* _Given instruction_:
Your task is to repeat the listing exactly.

Data listing:
☆ ☆ ☆ ☆

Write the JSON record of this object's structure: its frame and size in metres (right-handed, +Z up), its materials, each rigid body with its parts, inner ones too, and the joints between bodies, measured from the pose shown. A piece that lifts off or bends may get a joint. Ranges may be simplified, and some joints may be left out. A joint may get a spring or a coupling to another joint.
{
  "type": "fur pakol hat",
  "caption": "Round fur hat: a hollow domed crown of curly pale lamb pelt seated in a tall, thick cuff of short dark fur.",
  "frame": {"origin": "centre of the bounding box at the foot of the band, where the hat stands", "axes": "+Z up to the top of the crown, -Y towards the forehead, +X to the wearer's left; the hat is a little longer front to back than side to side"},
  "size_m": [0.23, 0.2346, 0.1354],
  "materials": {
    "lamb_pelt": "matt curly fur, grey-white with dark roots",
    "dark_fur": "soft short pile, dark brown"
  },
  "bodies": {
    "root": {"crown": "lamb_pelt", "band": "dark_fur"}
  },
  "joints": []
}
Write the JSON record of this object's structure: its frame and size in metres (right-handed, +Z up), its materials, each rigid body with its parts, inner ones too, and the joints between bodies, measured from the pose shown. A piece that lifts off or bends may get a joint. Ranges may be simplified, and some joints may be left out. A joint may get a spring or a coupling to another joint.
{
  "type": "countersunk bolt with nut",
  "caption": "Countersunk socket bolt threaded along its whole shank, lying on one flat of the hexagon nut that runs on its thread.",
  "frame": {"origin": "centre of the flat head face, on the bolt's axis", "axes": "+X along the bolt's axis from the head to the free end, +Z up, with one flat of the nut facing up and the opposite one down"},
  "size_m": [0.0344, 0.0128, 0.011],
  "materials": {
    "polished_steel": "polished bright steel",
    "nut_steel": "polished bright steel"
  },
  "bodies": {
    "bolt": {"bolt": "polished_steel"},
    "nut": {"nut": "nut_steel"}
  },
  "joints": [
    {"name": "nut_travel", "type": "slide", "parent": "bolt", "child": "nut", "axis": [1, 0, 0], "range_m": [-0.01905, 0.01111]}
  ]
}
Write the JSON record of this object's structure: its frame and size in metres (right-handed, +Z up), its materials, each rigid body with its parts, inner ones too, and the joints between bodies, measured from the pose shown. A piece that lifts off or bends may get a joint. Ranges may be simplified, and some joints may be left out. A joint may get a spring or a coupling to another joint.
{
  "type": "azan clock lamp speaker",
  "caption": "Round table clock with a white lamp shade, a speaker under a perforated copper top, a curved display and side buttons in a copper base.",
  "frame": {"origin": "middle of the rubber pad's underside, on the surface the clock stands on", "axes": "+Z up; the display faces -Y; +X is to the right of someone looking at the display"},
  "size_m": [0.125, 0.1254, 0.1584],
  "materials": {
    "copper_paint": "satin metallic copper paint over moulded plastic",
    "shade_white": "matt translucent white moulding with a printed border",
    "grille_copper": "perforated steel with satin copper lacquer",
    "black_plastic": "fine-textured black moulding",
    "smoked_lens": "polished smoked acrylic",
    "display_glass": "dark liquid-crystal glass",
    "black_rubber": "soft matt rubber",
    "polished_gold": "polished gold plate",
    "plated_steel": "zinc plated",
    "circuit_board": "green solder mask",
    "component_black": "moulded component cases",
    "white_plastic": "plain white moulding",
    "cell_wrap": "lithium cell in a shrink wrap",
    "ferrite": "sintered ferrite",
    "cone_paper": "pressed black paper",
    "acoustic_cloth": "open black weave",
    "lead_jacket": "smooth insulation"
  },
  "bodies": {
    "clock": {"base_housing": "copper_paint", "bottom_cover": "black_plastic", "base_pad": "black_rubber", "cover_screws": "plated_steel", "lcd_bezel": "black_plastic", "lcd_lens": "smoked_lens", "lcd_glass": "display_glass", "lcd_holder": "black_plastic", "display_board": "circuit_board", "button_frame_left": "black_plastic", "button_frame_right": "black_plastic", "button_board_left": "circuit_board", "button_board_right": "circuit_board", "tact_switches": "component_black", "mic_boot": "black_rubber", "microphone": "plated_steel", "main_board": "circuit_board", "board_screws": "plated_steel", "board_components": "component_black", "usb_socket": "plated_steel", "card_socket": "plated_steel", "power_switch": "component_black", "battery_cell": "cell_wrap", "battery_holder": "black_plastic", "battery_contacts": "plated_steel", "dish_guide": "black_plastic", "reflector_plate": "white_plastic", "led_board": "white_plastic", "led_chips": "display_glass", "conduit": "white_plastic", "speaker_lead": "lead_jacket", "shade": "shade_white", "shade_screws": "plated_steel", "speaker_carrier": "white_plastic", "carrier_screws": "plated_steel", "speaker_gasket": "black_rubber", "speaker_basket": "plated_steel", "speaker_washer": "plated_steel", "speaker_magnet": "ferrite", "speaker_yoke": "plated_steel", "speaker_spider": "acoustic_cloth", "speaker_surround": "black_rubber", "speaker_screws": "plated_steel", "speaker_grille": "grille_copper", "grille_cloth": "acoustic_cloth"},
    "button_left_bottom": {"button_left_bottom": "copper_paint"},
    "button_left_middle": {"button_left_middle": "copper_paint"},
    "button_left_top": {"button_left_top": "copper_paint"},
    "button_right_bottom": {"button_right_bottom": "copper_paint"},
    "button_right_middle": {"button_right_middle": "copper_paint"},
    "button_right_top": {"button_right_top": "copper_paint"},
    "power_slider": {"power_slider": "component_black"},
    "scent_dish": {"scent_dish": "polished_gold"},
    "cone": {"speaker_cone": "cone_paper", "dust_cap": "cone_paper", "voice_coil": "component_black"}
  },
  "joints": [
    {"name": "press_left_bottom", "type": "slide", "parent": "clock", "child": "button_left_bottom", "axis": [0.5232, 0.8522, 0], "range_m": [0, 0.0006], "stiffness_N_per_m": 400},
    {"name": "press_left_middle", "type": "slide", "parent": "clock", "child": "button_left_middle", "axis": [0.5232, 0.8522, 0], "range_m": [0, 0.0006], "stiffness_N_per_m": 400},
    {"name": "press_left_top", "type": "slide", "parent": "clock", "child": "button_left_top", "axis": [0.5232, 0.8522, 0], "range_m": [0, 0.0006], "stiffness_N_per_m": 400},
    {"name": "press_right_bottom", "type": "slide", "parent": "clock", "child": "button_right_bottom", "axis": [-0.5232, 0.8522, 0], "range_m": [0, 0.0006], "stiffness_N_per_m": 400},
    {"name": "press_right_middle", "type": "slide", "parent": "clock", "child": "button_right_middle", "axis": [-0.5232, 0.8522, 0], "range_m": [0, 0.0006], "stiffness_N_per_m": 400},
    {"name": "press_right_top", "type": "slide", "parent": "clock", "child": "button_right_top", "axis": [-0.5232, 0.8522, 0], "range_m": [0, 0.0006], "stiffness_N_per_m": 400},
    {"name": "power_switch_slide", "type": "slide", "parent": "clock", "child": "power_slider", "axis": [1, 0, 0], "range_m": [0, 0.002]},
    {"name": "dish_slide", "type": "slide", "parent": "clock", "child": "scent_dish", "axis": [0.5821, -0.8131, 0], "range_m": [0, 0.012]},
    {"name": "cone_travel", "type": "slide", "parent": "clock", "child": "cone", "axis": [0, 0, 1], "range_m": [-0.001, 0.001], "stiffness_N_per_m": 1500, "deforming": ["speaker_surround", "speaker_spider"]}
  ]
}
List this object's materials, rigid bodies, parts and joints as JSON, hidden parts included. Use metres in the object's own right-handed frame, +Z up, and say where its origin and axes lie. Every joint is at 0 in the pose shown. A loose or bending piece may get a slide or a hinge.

☆ ☆ ☆ ☆

* _Result for this task_:
Write the JSON record of this object's structure: its frame and size in metres (right-handed, +Z up), its materials, each rigid body with its parts, inner ones too, and the joints between bodies, measured from the pose shown. A piece that lifts off or bends may get a joint. Ranges may be simplified, and some joints may be left out. A joint may get a spring or a coupling to another joint.
{
  "type": "fur pakol hat",
  "caption": "Round fur hat: a hollow domed crown of curly pale lamb pelt seated in a tall, thick cuff of short dark fur.",
  "frame": {"origin": "centre of the bounding box at the foot of the band, where the hat stands", "axes": "+Z up to the top of the crown, -Y towards the forehead, +X to the wearer's left; the hat is a little longer front to back than side to side"},
  "size_m": [0.23, 0.2346, 0.1354],
  "materials": {
    "lamb_pelt": "matt curly fur, grey-white with dark roots",
    "dark_fur": "soft short pile, dark brown"
  },
  "bodies": {
    "root": {"crown": "lamb_pelt", "band": "dark_fur"}
  },
  "joints": []
}
Write the JSON record of this object's structure: its frame and size in metres (right-handed, +Z up), its materials, each rigid body with its parts, inner ones too, and the joints between bodies, measured from the pose shown. A piece that lifts off or bends may get a joint. Ranges may be simplified, and some joints may be left out. A joint may get a spring or a coupling to another joint.
{
  "type": "countersunk bolt with nut",
  "caption": "Countersunk socket bolt threaded along its whole shank, lying on one flat of the hexagon nut that runs on its thread.",
  "frame": {"origin": "centre of the flat head face, on the bolt's axis", "axes": "+X along the bolt's axis from the head to the free end, +Z up, with one flat of the nut facing up and the opposite one down"},
  "size_m": [0.0344, 0.0128, 0.011],
  "materials": {
    "polished_steel": "polished bright steel",
    "nut_steel": "polished bright steel"
  },
  "bodies": {
    "bolt": {"bolt": "polished_steel"},
    "nut": {"nut": "nut_steel"}
  },
  "joints": [
    {"name": "nut_travel", "type": "slide", "parent": "bolt", "child": "nut", "axis": [1, 0, 0], "range_m": [-0.01905, 0.01111]}
  ]
}
Write the JSON record of this object's structure: its frame and size in metres (right-handed, +Z up), its materials, each rigid body with its parts, inner ones too, and the joints between bodies, measured from the pose shown. A piece that lifts off or bends may get a joint. Ranges may be simplified, and some joints may be left out. A joint may get a spring or a coupling to another joint.
{
  "type": "azan clock lamp speaker",
  "caption": "Round table clock with a white lamp shade, a speaker under a perforated copper top, a curved display and side buttons in a copper base.",
  "frame": {"origin": "middle of the rubber pad's underside, on the surface the clock stands on", "axes": "+Z up; the display faces -Y; +X is to the right of someone looking at the display"},
  "size_m": [0.125, 0.1254, 0.1584],
  "materials": {
    "copper_paint": "satin metallic copper paint over moulded plastic",
    "shade_white": "matt translucent white moulding with a printed border",
    "grille_copper": "perforated steel with satin copper lacquer",
    "black_plastic": "fine-textured black moulding",
    "smoked_lens": "polished smoked acrylic",
    "display_glass": "dark liquid-crystal glass",
    "black_rubber": "soft matt rubber",
    "polished_gold": "polished gold plate",
    "plated_steel": "zinc plated",
    "circuit_board": "green solder mask",
    "component_black": "moulded component cases",
    "white_plastic": "plain white moulding",
    "cell_wrap": "lithium cell in a shrink wrap",
    "ferrite": "sintered ferrite",
    "cone_paper": "pressed black paper",
    "acoustic_cloth": "open black weave",
    "lead_jacket": "smooth insulation"
  },
  "bodies": {
    "clock": {"base_housing": "copper_paint", "bottom_cover": "black_plastic", "base_pad": "black_rubber", "cover_screws": "plated_steel", "lcd_bezel": "black_plastic", "lcd_lens": "smoked_lens", "lcd_glass": "display_glass", "lcd_holder": "black_plastic", "display_board": "circuit_board", "button_frame_left": "black_plastic", "button_frame_right": "black_plastic", "button_board_left": "circuit_board", "button_board_right": "circuit_board", "tact_switches": "component_black", "mic_boot": "black_rubber", "microphone": "plated_steel", "main_board": "circuit_board", "board_screws": "plated_steel", "board_components": "component_black", "usb_socket": "plated_steel", "card_socket": "plated_steel", "power_switch": "component_black", "battery_cell": "cell_wrap", "battery_holder": "black_plastic", "battery_contacts": "plated_steel", "dish_guide": "black_plastic", "reflector_plate": "white_plastic", "led_board": "white_plastic", "led_chips": "display_glass", "conduit": "white_plastic", "speaker_lead": "lead_jacket", "shade": "shade_white", "shade_screws": "plated_steel", "speaker_carrier": "white_plastic", "carrier_screws": "plated_steel", "speaker_gasket": "black_rubber", "speaker_basket": "plated_steel", "speaker_washer": "plated_steel", "speaker_magnet": "ferrite", "speaker_yoke": "plated_steel", "speaker_spider": "acoustic_cloth", "speaker_surround": "black_rubber", "speaker_screws": "plated_steel", "speaker_grille": "grille_copper", "grille_cloth": "acoustic_cloth"},
    "button_left_bottom": {"button_left_bottom": "copper_paint"},
    "button_left_middle": {"button_left_middle": "copper_paint"},
    "button_left_top": {"button_left_top": "copper_paint"},
    "button_right_bottom": {"button_right_bottom": "copper_paint"},
    "button_right_middle": {"button_right_middle": "copper_paint"},
    "button_right_top": {"button_right_top": "copper_paint"},
    "power_slider": {"power_slider": "component_black"},
    "scent_dish": {"scent_dish": "polished_gold"},
    "cone": {"speaker_cone": "cone_paper", "dust_cap": "cone_paper", "voice_coil": "component_black"}
  },
  "joints": [
    {"name": "press_left_bottom", "type": "slide", "parent": "clock", "child": "button_left_bottom", "axis": [0.5232, 0.8522, 0], "range_m": [0, 0.0006], "stiffness_N_per_m": 400},
    {"name": "press_left_middle", "type": "slide", "parent": "clock", "child": "button_left_middle", "axis": [0.5232, 0.8522, 0], "range_m": [0, 0.0006], "stiffness_N_per_m": 400},
    {"name": "press_left_top", "type": "slide", "parent": "clock", "child": "button_left_top", "axis": [0.5232, 0.8522, 0], "range_m": [0, 0.0006], "stiffness_N_per_m": 400},
    {"name": "press_right_bottom", "type": "slide", "parent": "clock", "child": "button_right_bottom", "axis": [-0.5232, 0.8522, 0], "range_m": [0, 0.0006], "stiffness_N_per_m": 400},
    {"name": "press_right_middle", "type": "slide", "parent": "clock", "child": "button_right_middle", "axis": [-0.5232, 0.8522, 0], "range_m": [0, 0.0006], "stiffness_N_per_m": 400},
    {"name": "press_right_top", "type": "slide", "parent": "clock", "child": "button_right_top", "axis": [-0.5232, 0.8522, 0], "range_m": [0, 0.0006], "stiffness_N_per_m": 400},
    {"name": "power_switch_slide", "type": "slide", "parent": "clock", "child": "power_slider", "axis": [1, 0, 0], "range_m": [0, 0.002]},
    {"name": "dish_slide", "type": "slide", "parent": "clock", "child": "scent_dish", "axis": [0.5821, -0.8131, 0], "range_m": [0, 0.012]},
    {"name": "cone_travel", "type": "slide", "parent": "clock", "child": "cone", "axis": [0, 0, 1], "range_m": [-0.001, 0.001], "stiffness_N_per_m": 1500, "deforming": ["speaker_surround", "speaker_spider"]}
  ]
}
List this object's materials, rigid bodies, parts and joints as JSON, hidden parts included. Use metres in the object's own right-handed frame, +Z up, and say where its origin and axes lie. Every joint is at 0 in the pose shown. A loose or bending piece may get a slide or a hinge.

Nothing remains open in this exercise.